The most recent developments have dramatically changed the costs associated with microkernels. Context switches are traditionally expensive. Anyone who grew up on x86 machines will be familiar with the idea that you have time to go and get a cup of coffee while a context switch takes place. And I’m not talking about instant coffee. For people who are more used to RISC platforms, a context switch has slightly more overhead than a function call.

It used to be that a monolithic kernel needed two context switches for a system call: one into the kernel and one back. A microkernel needed four: one into the kernel, one out of the kernel and into the server handling the call, then two going back the other way. QNX showed that this didn’t have to be the case. If your system calls were asynchronous, then you could batch a few of them up and perform several in a single set of context switches.

SMT and multiple cores change the rules slightly further. With SMT (or HyperThreading, as Intel calls it), the cost of switching between two processes on virtual processors on the same core became almost zero; you don’t need to save the state to memory; you just flip a switch and use the other set of registers for a bit. If the kernel lives in one context and user-space process in another, then switching between the two is very fast.

The second part of the puzzle is provided by multiple cores. If each server in a microkernel system is already running in its own core, then the cost of switching to it is dramatically reduced. Add in a kernel thread that scans every process’s address space for queued messages and moves them around asynchronously, and you can get away without any context switches.

This sounds expensive, because it involves a lot of polling. It can, however, be combined effectively with the power-saving features on modern chips. When a process realizes it is spending a lot of time polling, it can throttle the core it is running on to a lower clock speed.
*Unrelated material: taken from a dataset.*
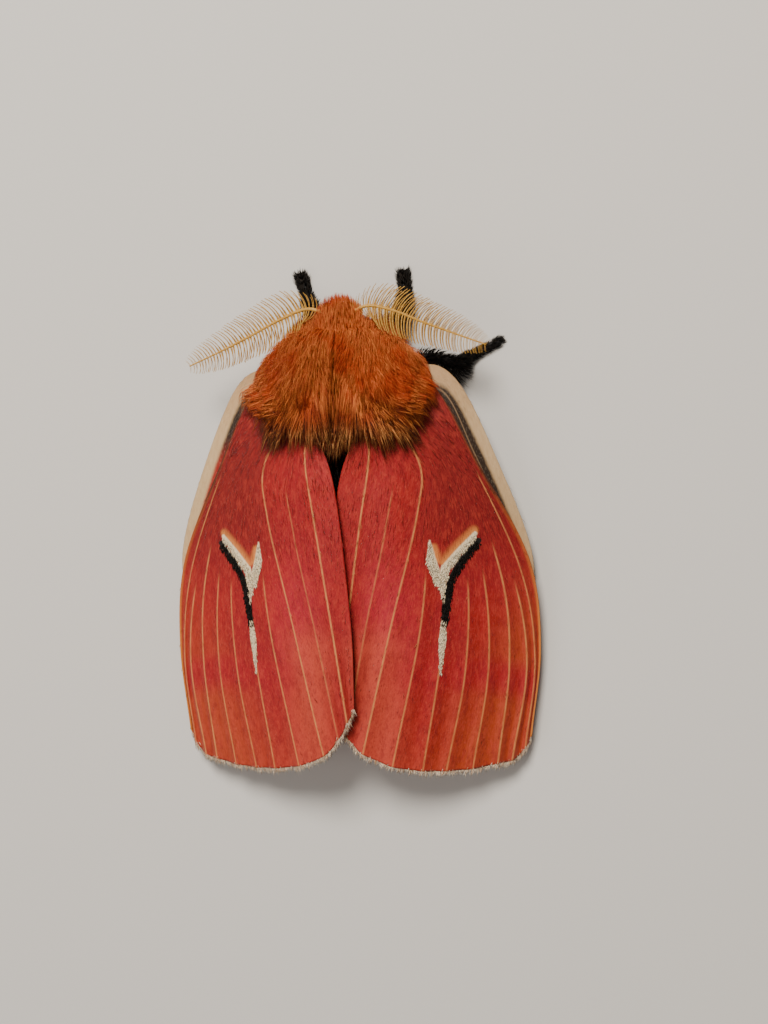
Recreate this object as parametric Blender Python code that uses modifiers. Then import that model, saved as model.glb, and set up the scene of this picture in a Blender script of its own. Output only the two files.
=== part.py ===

The ideas outlined here are just one potential approach to making microkernels more efficient. For a taste of how scalable asynchronous programming can be, try playing with Erlang and get used to the feeling that you can make your code faster by throwing another few dozen cluster nodes at it. Remember too that a few dozen cores in a laptop will be common in a few years. If you think Erlang—a dynamic, asynchronous message passing language—is slow, then take a look at the benchmarks that show Yaws (an Erlang web server) handling 20 times as many connections as Apache. Then remember that Yaws scales better to more parallel hardware...

9. With what do you propose we replace UNIX?

At the moment? UNIX. Currently, UNIX-like systems are the least-bad choices. All the operating systems I use regularly are UNIX-based. If OpenVMS were open-sourced and ported to platforms that mere mortals can afford, then it might be an interesting choice as well, but I doubt that will happen.

The important thing is not to be satisfied with current, lackluster offerings. As soon as you start believing the system you are using is perfect, it will stop improving.